• GIVEN TASK:
Output the lines that follow exactly as they are.

****************

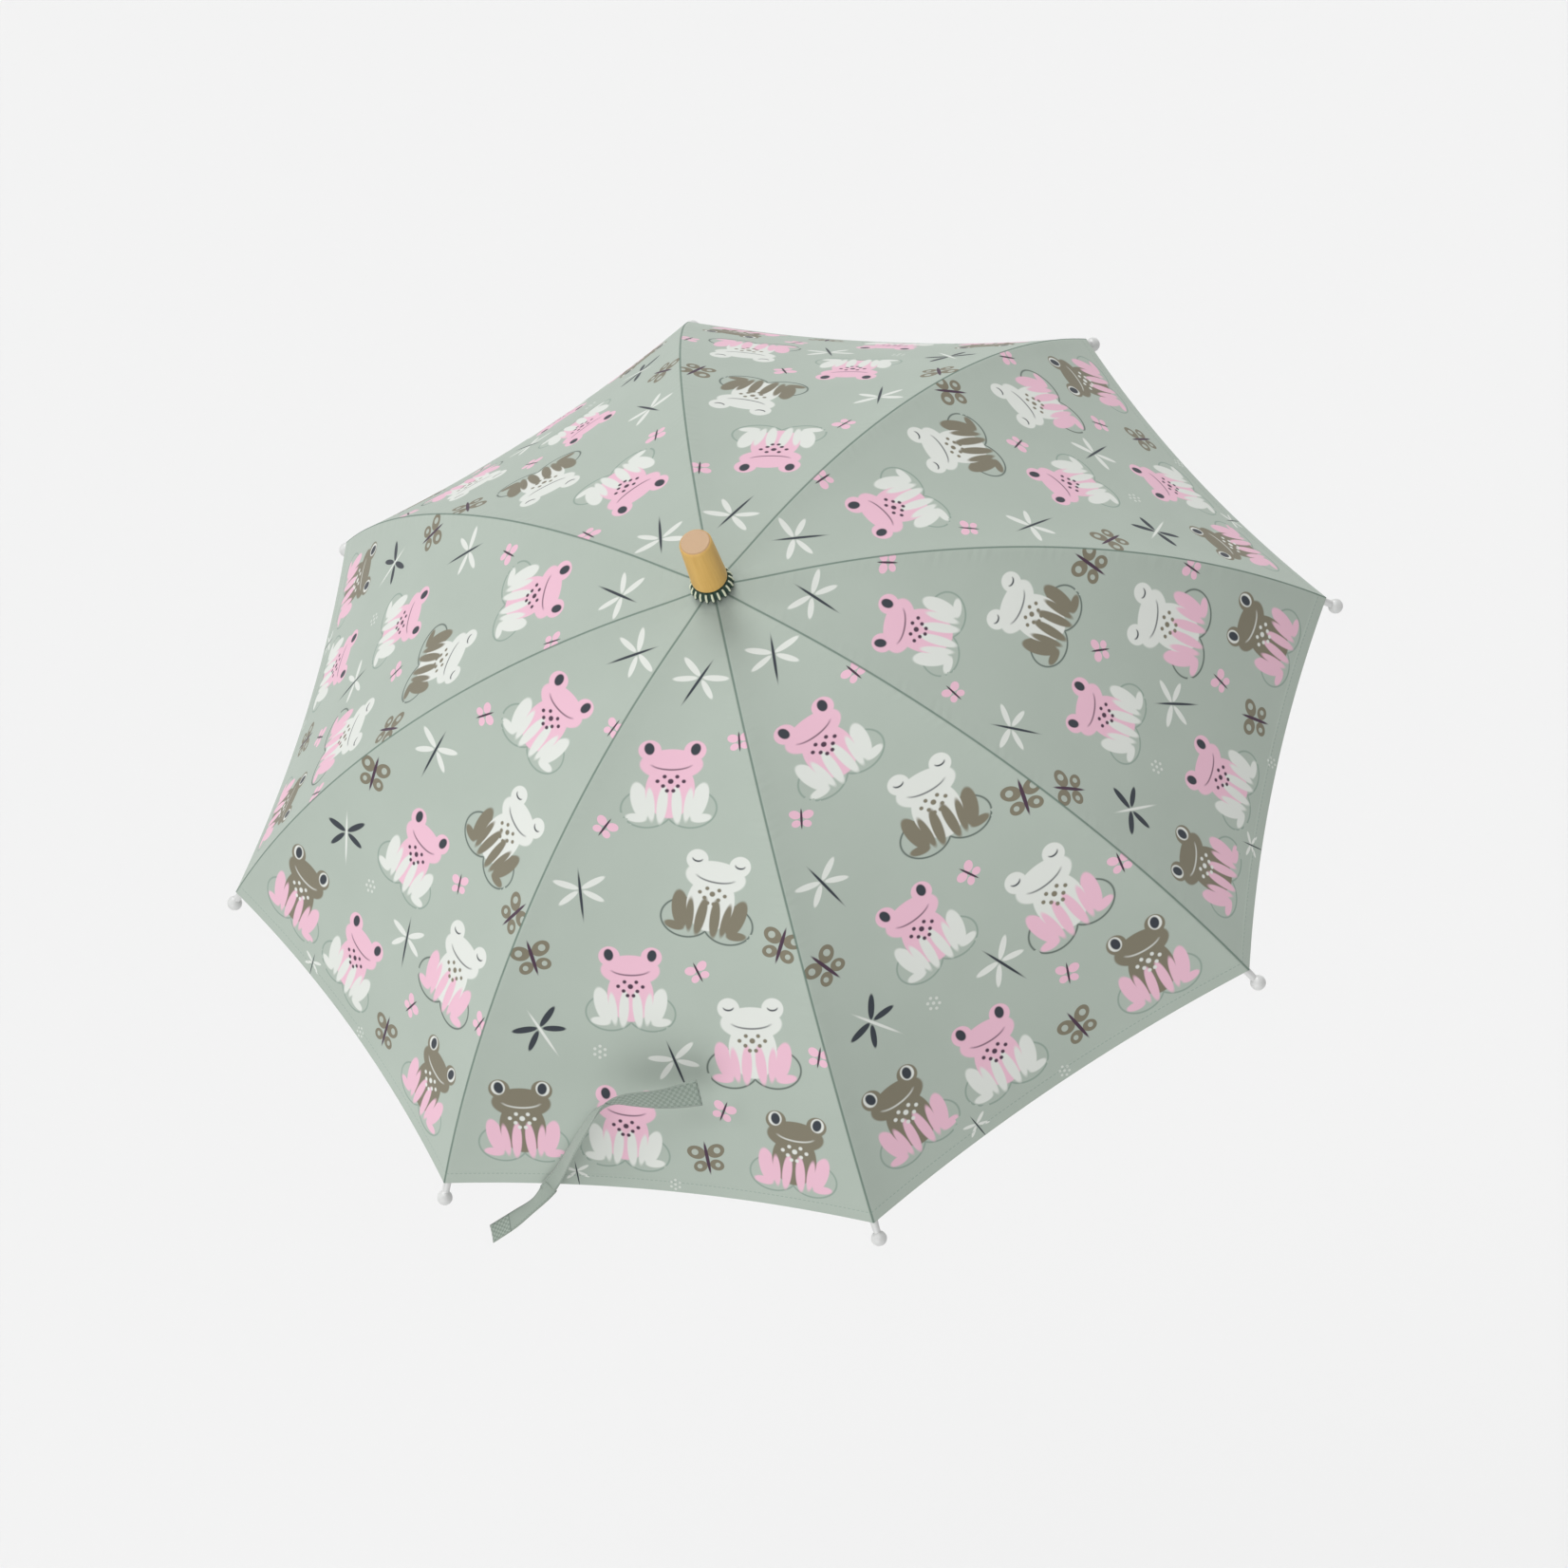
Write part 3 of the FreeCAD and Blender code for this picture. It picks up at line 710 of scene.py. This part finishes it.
# ---------------------------------------------------------------- stage, light and camera
def floor():
    half, z = 15.0, -2.5
    mesh = bpy.data.meshes.new("floor")
    corners = [(-half, -half, z), (half, -half, z), (half, half, z), (-half, half, z)]
    mesh.from_pydata(corners, [], [(0, 1, 2, 3)])
    mat, _, shader = material("Floor")
    setup(shader, srgb("#D6D6D6"), 0.0, 0.9, 0.0)
    mesh.materials.append(mat)
    piece = add_object("floor", mesh)


floor()
scene = bpy.context.scene
world = bpy.data.worlds.new("Studio")
world.use_nodes = True
# white light, stronger near the horizon than above
sky = Tree(world.node_tree)
background = world.node_tree.nodes["Background"]
height = sky.split(sky.add("ShaderNodeTexCoord").outputs["Generated"])[2]
sky.plug(background.inputs["Color"], (1.0, 1.0, 1.0, 1.0))
sky.plug(background.inputs["Strength"], sky.ramp(height, 0.08, 0.55, 0.887, 0.25))
scene.world = world
scene.view_settings.view_transform = "Standard"

# the camera's own axes
RIGHT = Vector((0.9510715, 0.2178518, -0.2190971))
UPWARD = Vector((-0.0652882, 0.8348082, 0.5466560))
BACK = Vector((0.3019941, -0.5056045, 0.8081854))


def sun(name, way, power, spread):
    """A light from far off, from the direction way, as wide as spread (degrees)."""
    data = bpy.data.lights.new(name, "SUN")
    data.energy = power
    data.angle = math.radians(spread)
    piece = add_object(name, data)
    piece.rotation_mode = "QUATERNION"
    piece.rotation_quaternion = Vector(way).to_track_quat("Z", "Y")


sun("overhead", (0.0, 0.02, 1.0), 1.10, 45)
sun("front softbox", (-0.144, -0.965, 0.219), 1.67, 60)
sun("back softbox", (-0.285, 0.583, 0.761), 1.86, 30)
sun("key", (-0.70, -0.10, 0.70), 0.35, 10)

cam_data = bpy.data.cameras.new("camera")
cam_data.sensor_width = 36.0
cam_data.lens = 129.182
cam_data.clip_end = 50.0
camera = add_object("camera", cam_data)
turn = Matrix((RIGHT, UPWARD, BACK)).transposed().to_4x4()
camera.matrix_world = Matrix.Translation((1.07263, -1.80447, 3.18372)) @ turn
scene.camera = camera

****************

• REPLY TO THE TASK:
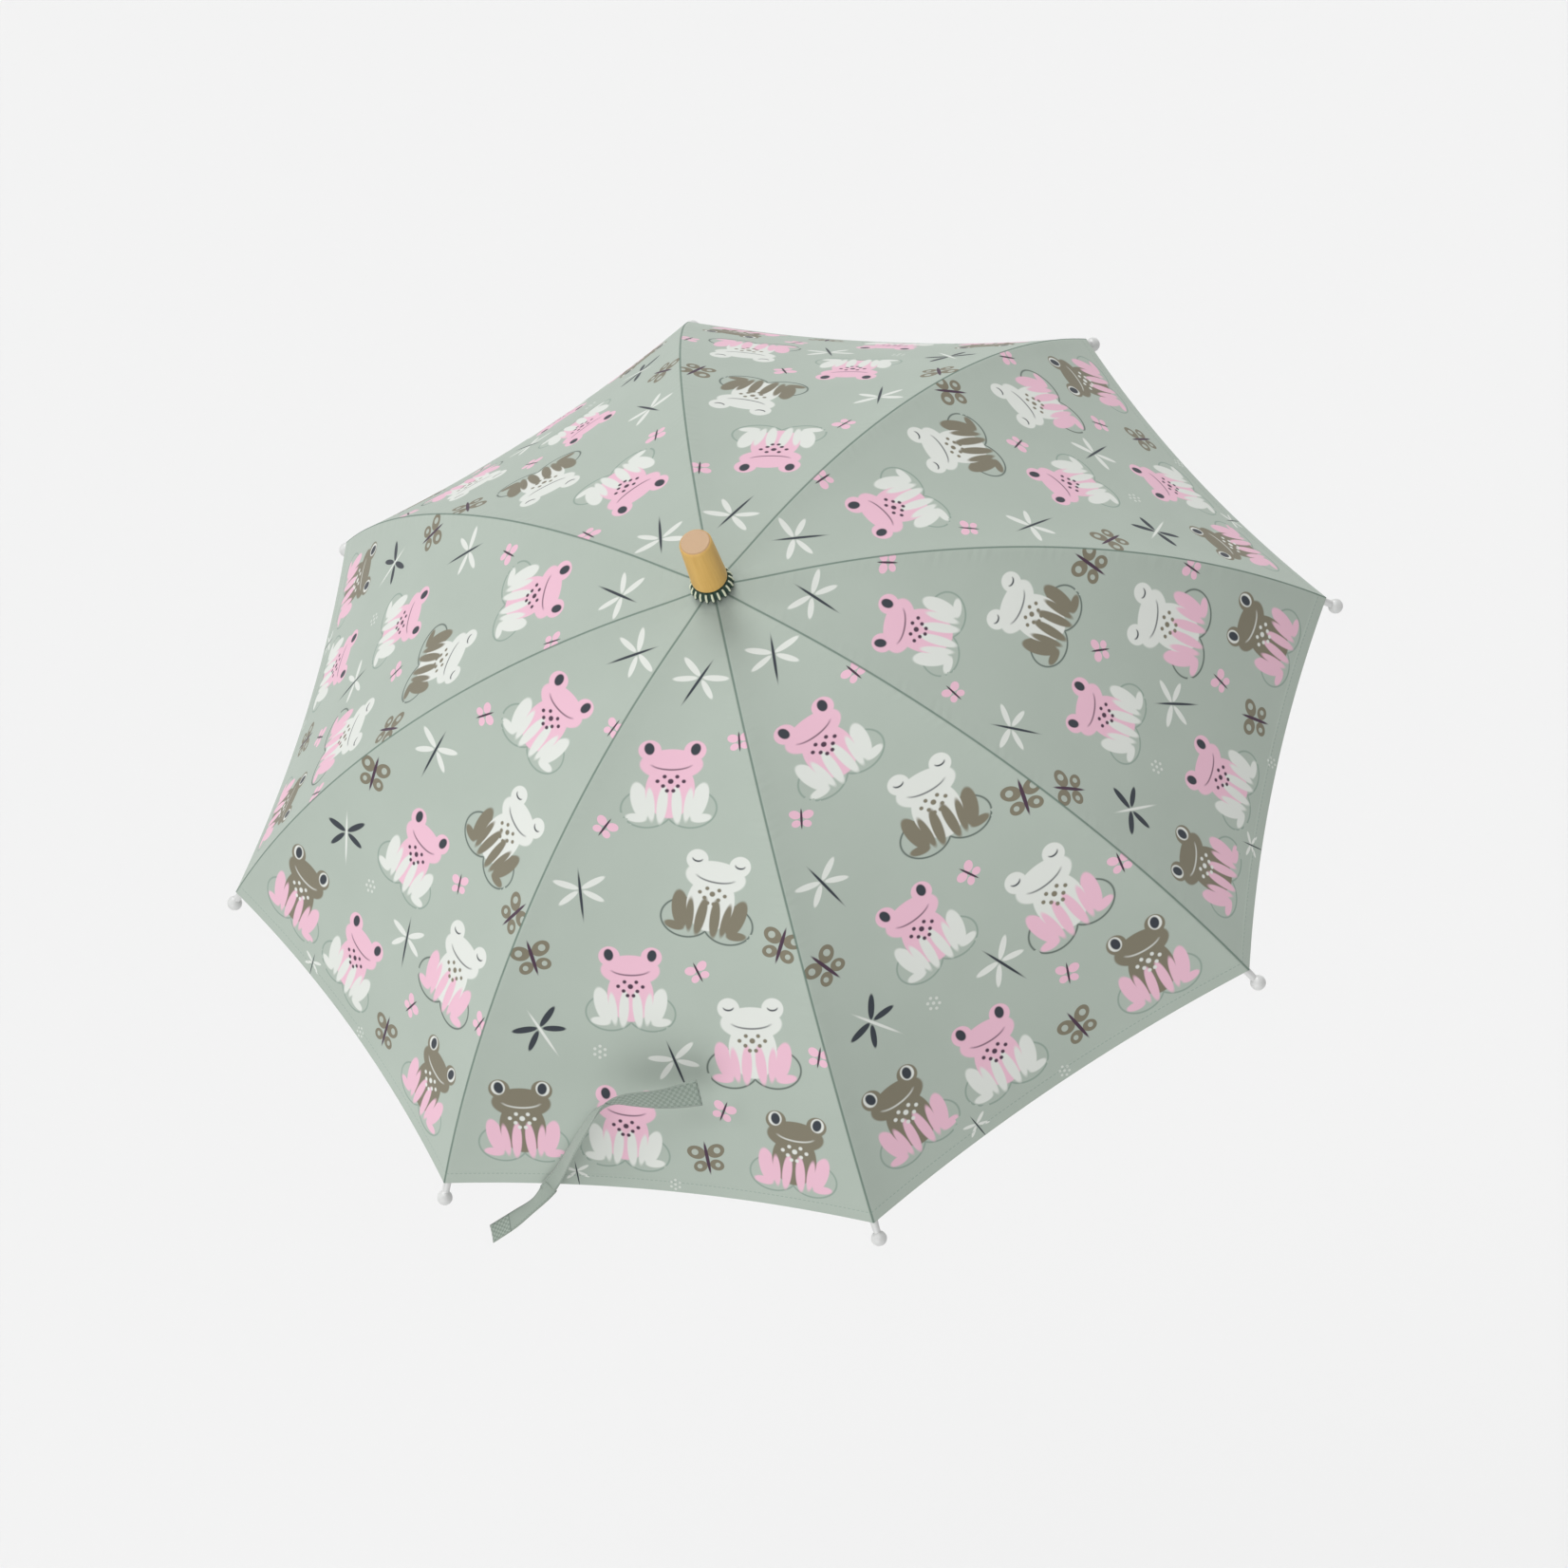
Write part 3 of the FreeCAD and Blender code for this picture. It picks up at line 710 of scene.py. This part finishes it.
# ---------------------------------------------------------------- stage, light and camera
def floor():
    half, z = 15.0, -2.5
    mesh = bpy.data.meshes.new("floor")
    corners = [(-half, -half, z), (half, -half, z), (half, half, z), (-half, half, z)]
    mesh.from_pydata(corners, [], [(0, 1, 2, 3)])
    mat, _, shader = material("Floor")
    setup(shader, srgb("#D6D6D6"), 0.0, 0.9, 0.0)
    mesh.materials.append(mat)
    piece = add_object("floor", mesh)


floor()
scene = bpy.context.scene
world = bpy.data.worlds.new("Studio")
world.use_nodes = True
# white light, stronger near the horizon than above
sky = Tree(world.node_tree)
background = world.node_tree.nodes["Background"]
height = sky.split(sky.add("ShaderNodeTexCoord").outputs["Generated"])[2]
sky.plug(background.inputs["Color"], (1.0, 1.0, 1.0, 1.0))
sky.plug(background.inputs["Strength"], sky.ramp(height, 0.08, 0.55, 0.887, 0.25))
scene.world = world
scene.view_settings.view_transform = "Standard"

# the camera's own axes
RIGHT = Vector((0.9510715, 0.2178518, -0.2190971))
UPWARD = Vector((-0.0652882, 0.8348082, 0.5466560))
BACK = Vector((0.3019941, -0.5056045, 0.8081854))


def sun(name, way, power, spread):
    """A light from far off, from the direction way, as wide as spread (degrees)."""
    data = bpy.data.lights.new(name, "SUN")
    data.energy = power
    data.angle = math.radians(spread)
    piece = add_object(name, data)
    piece.rotation_mode = "QUATERNION"
    piece.rotation_quaternion = Vector(way).to_track_quat("Z", "Y")


sun("overhead", (0.0, 0.02, 1.0), 1.10, 45)
sun("front softbox", (-0.144, -0.965, 0.219), 1.67, 60)
sun("back softbox", (-0.285, 0.583, 0.761), 1.86, 30)
sun("key", (-0.70, -0.10, 0.70), 0.35, 10)

cam_data = bpy.data.cameras.new("camera")
cam_data.sensor_width = 36.0
cam_data.lens = 129.182
cam_data.clip_end = 50.0
camera = add_object("camera", cam_data)
turn = Matrix((RIGHT, UPWARD, BACK)).transposed().to_4x4()
camera.matrix_world = Matrix.Translation((1.07263, -1.80447, 3.18372)) @ turn
scene.camera = camera